# Newbie (Nikki) Needs Help!



## MemoryMasters (Sep 13, 2005)

Hello,

My Name Is Nikki, I Have A Web Business www.memorymastersllc.net And I Am In Need Of Some Serious Help!!! I Just Finished Redesigning My Website And It Looks Great The Bad News... I Don't Know Anything About Getting Traffic Page Rank Or Anything That Has To Do With That Side Of Things. I Have Been In This Business For 4 Years And I'm Ready To Give Up Because This Occasional Order Here And There Is Killingggg Me. I Don't Have Much Money For Pay Per Click I Have No Idea How To Set Up The Description, Meta Tags And Keywords In My Site To Get A Good Listing I Am Completely Lost When It Comes To This Aspect Of My Business. I Never Thought It Would Be This Hard Well Its 4 Years Now And Boy Was I WRONG!!!

Any Advice Would Be Greatly Appreciated :1angel: 

Nikki


----------



## hopper (May 21, 2005)

Hello Nikki,

Search Engine Optimization (SEO) is hard to figure out, so I understand where you're coming from. You obviously have some understanding - links, meta keyword and description tags, keywords. Unfortunately, you won't get any easy answers. Likewise, it is an ongoing battle for the small business person. We don't have the bucks to throw around. My site has been up for only 3 months, and I'm seeing improvements, great improvements, in most of the most popular search engines (except one.)

All I can recommend is exhaustive research and hard work. You will not get any easy answers in any one forum. Maybe it's because those with the answers are SEO pros and don't want to give away their secrets.

I think the most important first step is to get listed in dmoz (open directory project.) 
http://dmoz.org/add.html 
I myself am still waiting. The category I submitted to hasn't been updated in 3 years (I live in the middle of nowhere), and I think I may volunteer as an editor just so someone will oversee my geographical area.

Next is Google, and here's where to start with them:
http://www.google.com/webmasters/ 
Read it all, and see if it helps. I'm not a big fan of Google at the moment as I've seen my page rank all over the place. I no longer use it for searches unless it's a tech issue search. Trying to find a local or small business is like trying to find a needle in a haystack in G. For instance, my business provides PC services for the Bismarck, ND "metro" area. I'm the new guy on the block. But to find me, or even the local kingpins, you must go through many pages of "spam" serps such as magicyellow, link farms ad nausea, blah, blah, blah.....

Another good place to learn about SEO is SiteProNews.
http://www.sitepronews.com/ 

If you want to accomplish good page ranks, you need some time on your hands. Or some money.
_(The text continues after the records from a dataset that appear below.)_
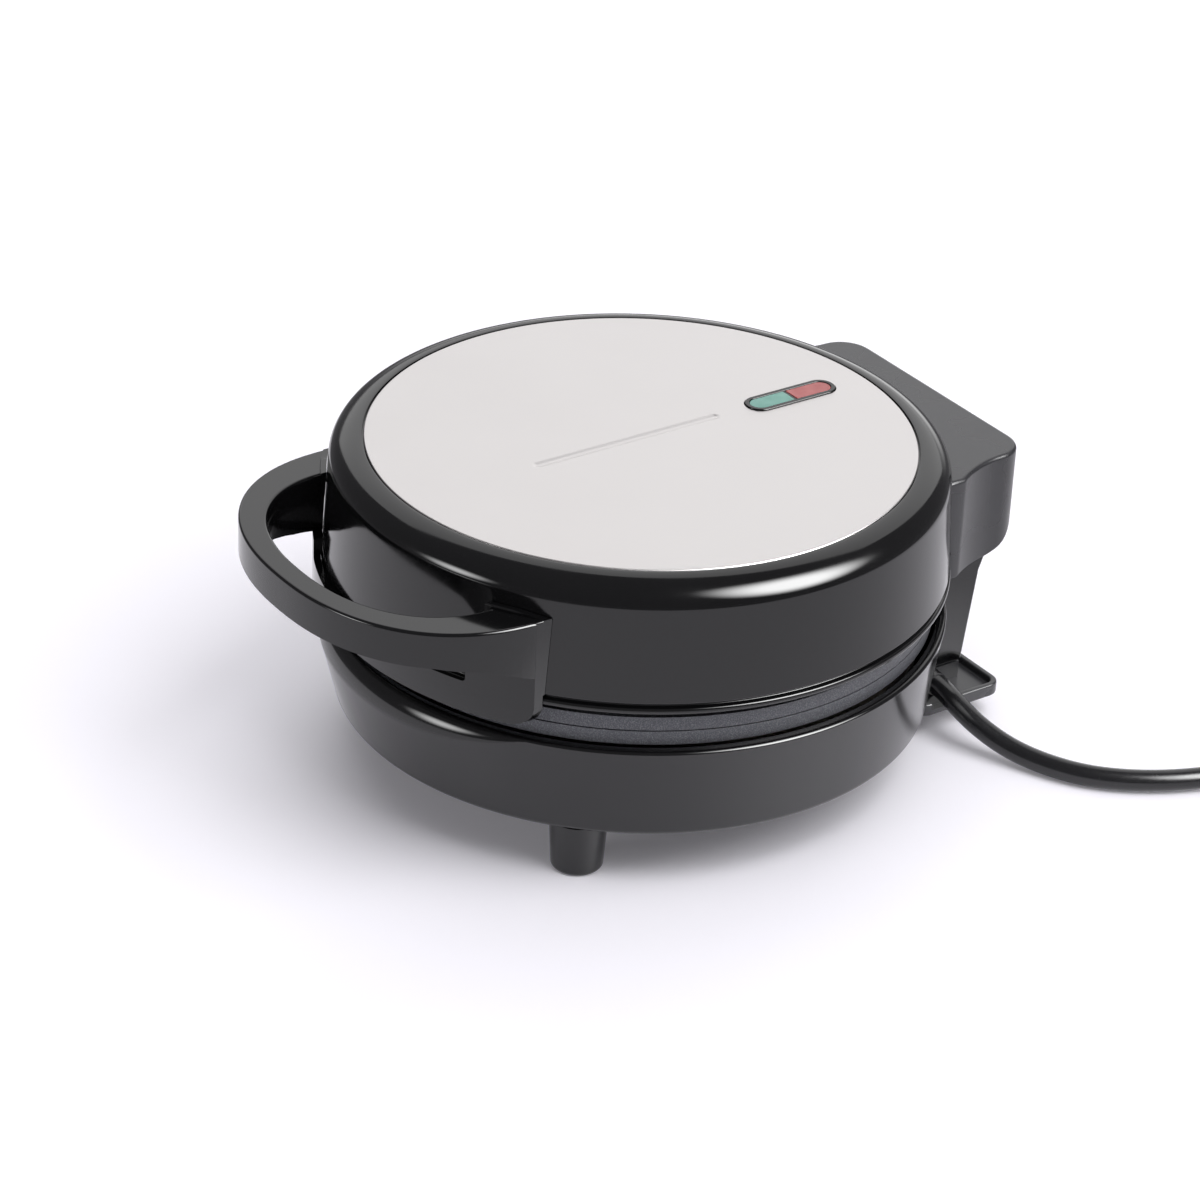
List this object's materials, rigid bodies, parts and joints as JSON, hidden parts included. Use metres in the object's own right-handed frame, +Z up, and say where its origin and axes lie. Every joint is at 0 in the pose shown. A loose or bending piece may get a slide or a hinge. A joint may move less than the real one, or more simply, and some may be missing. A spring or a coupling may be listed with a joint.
{
  "type": "cake pop maker",
  "caption": "Round countertop cooker with a hinged lid, a D-shaped front handle, plates with ball-shaped moulds, a rear cord tray and a mains cord with its plug.",
  "frame": {"origin": "on the table, under the centre of the appliance's box, which leaves out the cord and its plug", "axes": "+Z up, the handle at -Y, the hinge at +Y, +X to the right as seen from the handle"},
  "size_m": [0.3399, 0.3664, 0.1078],
  "materials": {
    "gloss_black_plastic": "high-gloss moulded plastic",
    "satin_black_plastic": "satin moulded plastic",
    "brushed_steel_disc": "fine brushed, satin",
    "coated_aluminium": "die-cast, dark non-stick coating",
    "bright_steel": "zinc-plated",
    "sheet_metal": "plain bright steel",
    "green_lens": "clear tinted plastic",
    "red_lens": "clear tinted plastic",
    "lamp_glass": "clear glass",
    "ceramic": "fired, matt",
    "cord_pvc": "soft satin PVC",
    "pin_brass": "bright turned"
  },
  "bodies": {
    "base": {"lower_housing": "gloss_black_plastic", "foot_front_right": "gloss_black_plastic", "foot_front_left": "gloss_black_plastic", "foot_rear_right": "gloss_black_plastic", "foot_rear_left": "gloss_black_plastic", "rear_post": "gloss_black_plastic", "cord_clamp": "satin_black_plastic", "cord_tray": "satin_black_plastic", "lower_plate": "coated_aluminium", "lower_plate_screw_1": "bright_steel", "lower_plate_screw_2": "bright_steel", "lower_plate_screw_3": "bright_steel", "post_screw_1": "bright_steel", "post_screw_2": "bright_steel", "tray_screw_1": "bright_steel", "tray_screw_2": "bright_steel", "hinge_pin": "bright_steel", "lower_heat_shield": "sheet_metal", "lower_heating_element": "sheet_metal", "terminal_block": "ceramic", "mains_cord": "cord_pvc", "cord_coil": "cord_pvc", "plug_body": "cord_pvc", "cord_gland": "cord_pvc", "plug_pin_left": "pin_brass", "plug_pin_right": "pin_brass"},
    "lid": {"upper_housing": "gloss_black_plastic", "steel_disc": "brushed_steel_disc", "window_bezel": "satin_black_plastic", "green_lens": "green_lens", "red_lens": "red_lens", "lamp_holder": "satin_black_plastic", "lamp_front": "lamp_glass", "lamp_rear": "lamp_glass", "handle": "gloss_black_plastic", "handle_screw_1": "bright_steel", "handle_screw_2": "bright_steel", "hinge_hood": "satin_black_plastic", "upper_plate": "coated_aluminium", "upper_plate_screw_1": "bright_steel", "upper_plate_screw_2": "bright_steel", "upper_plate_screw_3": "bright_steel", "upper_heating_element": "sheet_metal", "upper_heat_shield": "sheet_metal", "thermostat": "ceramic", "thermal_fuse": "ceramic"}
  },
  "joints": [
    {"name": "lid_hinge", "type": "hinge", "parent": "base", "child": "lid", "pos_m": [0, 0.11, 0.076], "axis": [-1, 0, 0], "range_deg": [0, 95]}
  ]
}
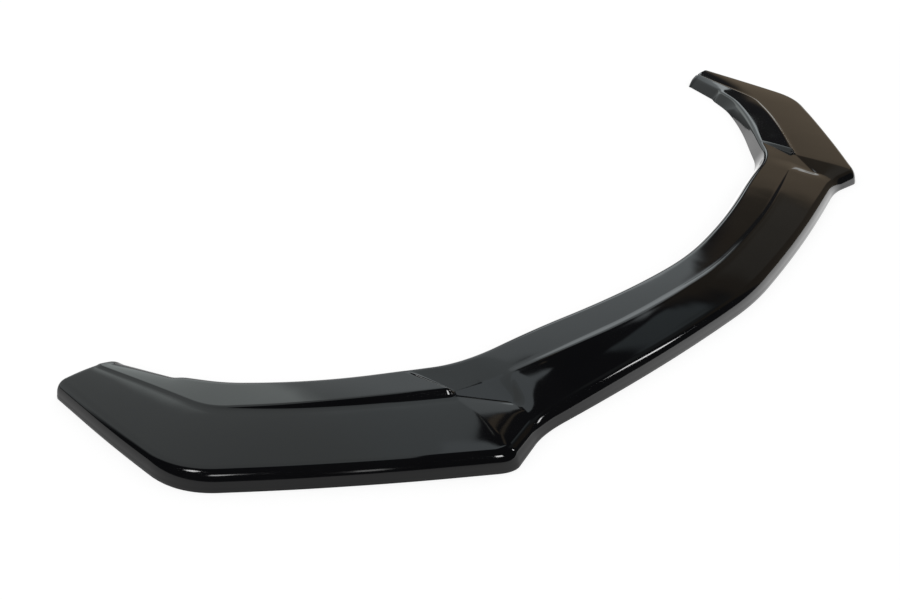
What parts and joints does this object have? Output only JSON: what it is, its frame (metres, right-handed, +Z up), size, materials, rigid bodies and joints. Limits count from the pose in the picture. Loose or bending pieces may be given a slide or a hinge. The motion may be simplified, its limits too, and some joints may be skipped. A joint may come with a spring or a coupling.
{
  "type": "front splitter lip",
  "caption": "Gloss black front splitter lip: a long formed plastic sheet with a swept nose, a raised ridge and two wings that turn back, open underneath.",
  "frame": {"origin": "centre of the lip's box at floor level, on the plane of its lower rim", "axes": "+X across the car along the lip, -Y to the front of the car, +Z up"},
  "size_m": [1.752, 0.5824, 0.0377],
  "materials": {
    "gloss_black_abs": "gloss"
  },
  "bodies": {
    "root": {"splitter_lip": "gloss_black_abs"}
  },
  "joints": []
}
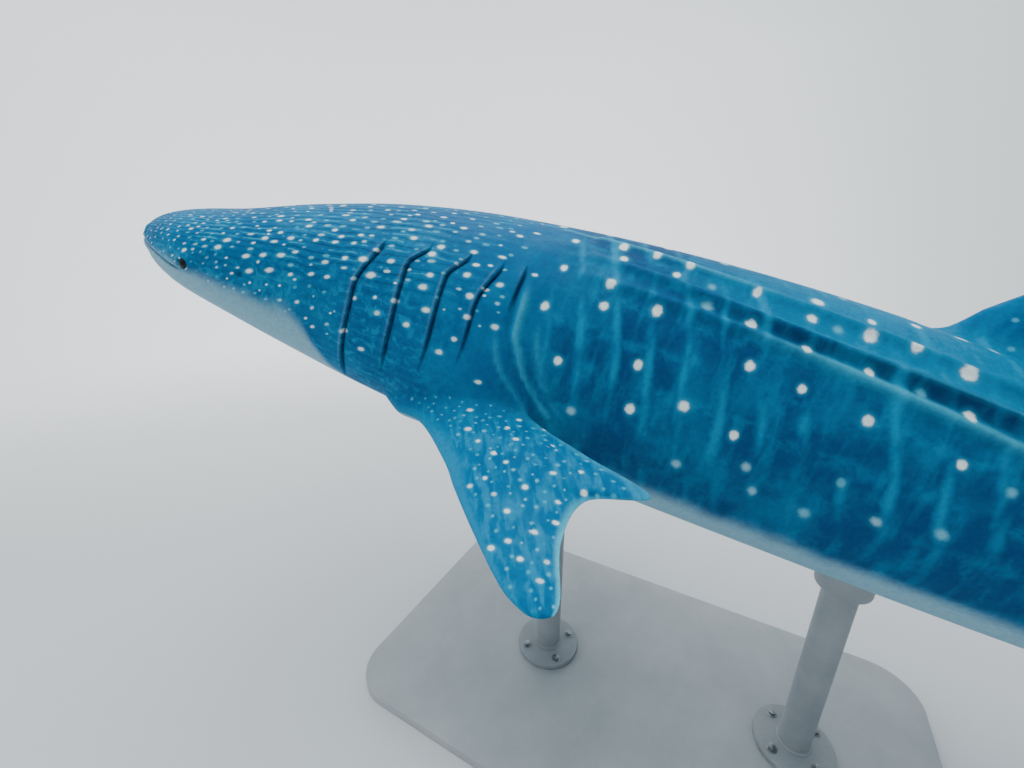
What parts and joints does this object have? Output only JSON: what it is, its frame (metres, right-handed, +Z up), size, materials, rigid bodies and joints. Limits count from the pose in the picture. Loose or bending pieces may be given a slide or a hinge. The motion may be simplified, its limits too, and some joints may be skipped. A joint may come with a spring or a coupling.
{
  "type": "whale shark",
  "caption": "Whale shark at life size in a swimming pose, its head turned aside: a still display model held above a flat base by short rods.",
  "frame": {"origin": "middle of the underside of the stand's base, on the floor", "axes": "+Z up, -X towards the head, +X towards the tail, -Y on the side of the animal's left flank"},
  "size_m": [6.9638, 2.2093, 2.4653],
  "materials": {
    "skin": "satin, slate blue with pale spots, bars and belly",
    "eye": "gloss",
    "stand": "satin powder coat"
  },
  "bodies": {
    "root": {"head": "skin", "gill_region": "skin", "trunk_front": "skin", "trunk_rear": "skin", "tail_stock": "skin", "caudal_upper_lobe": "skin", "caudal_lower_lobe": "skin", "first_dorsal_fin": "skin", "second_dorsal_fin": "skin", "anal_fin": "skin", "pectoral_fin_left": "skin", "pectoral_fin_right": "skin", "pelvic_fin_left": "skin", "pelvic_fin_right": "skin", "eye_left": "eye", "eye_right": "eye", "stand_base": "stand", "stand_foot_front": "stand", "stand_rod_front": "stand", "stand_collar_front": "stand", "stand_foot_rear": "stand", "stand_rod_rear": "stand", "stand_collar_rear": "stand"}
  },
  "joints": []
}
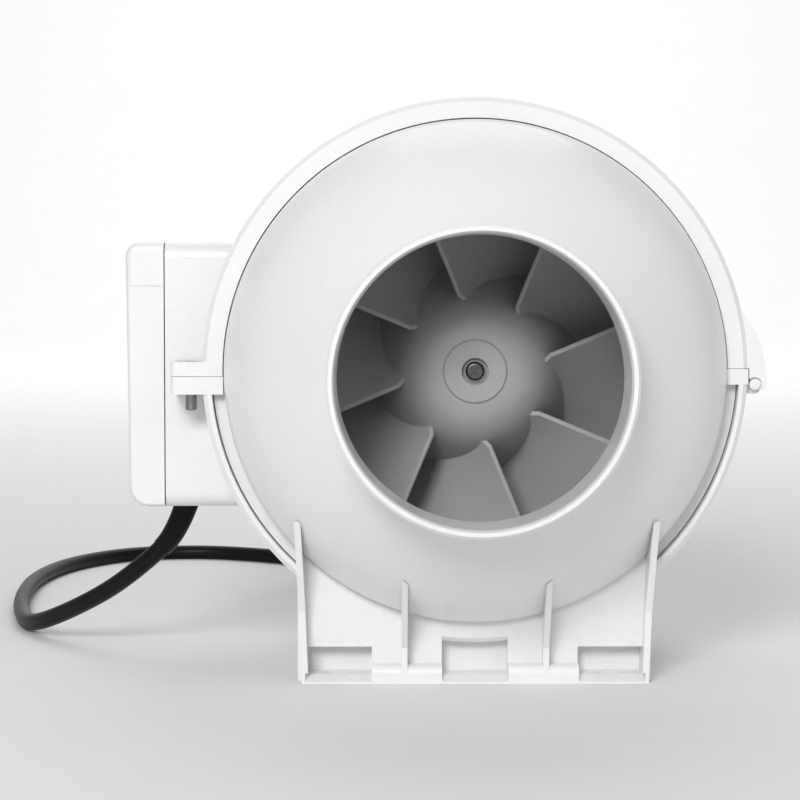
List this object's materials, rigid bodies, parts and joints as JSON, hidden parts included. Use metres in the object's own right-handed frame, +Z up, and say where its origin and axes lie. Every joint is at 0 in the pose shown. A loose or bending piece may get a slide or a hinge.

Good luck to you, and I wish you success.


----------



## whodat (Mar 13, 2005)

you ought to link with martha stewart.com


----------



## efigueroa (Sep 20, 2005)

I think they might have some breakout sessions covering a few of your concerns at the Computer Associates hosted CA World. There is more information here www.ca.com/caworld/


----------



## hopper (May 21, 2005)

efigueroa said:


> I think they might have some breakout sessions covering a few of your concerns at the Computer Associates hosted CA World. There is more information here www.ca.com/caworld/xxx


You haven't been 86ed for _*spamming*_ yet?


----------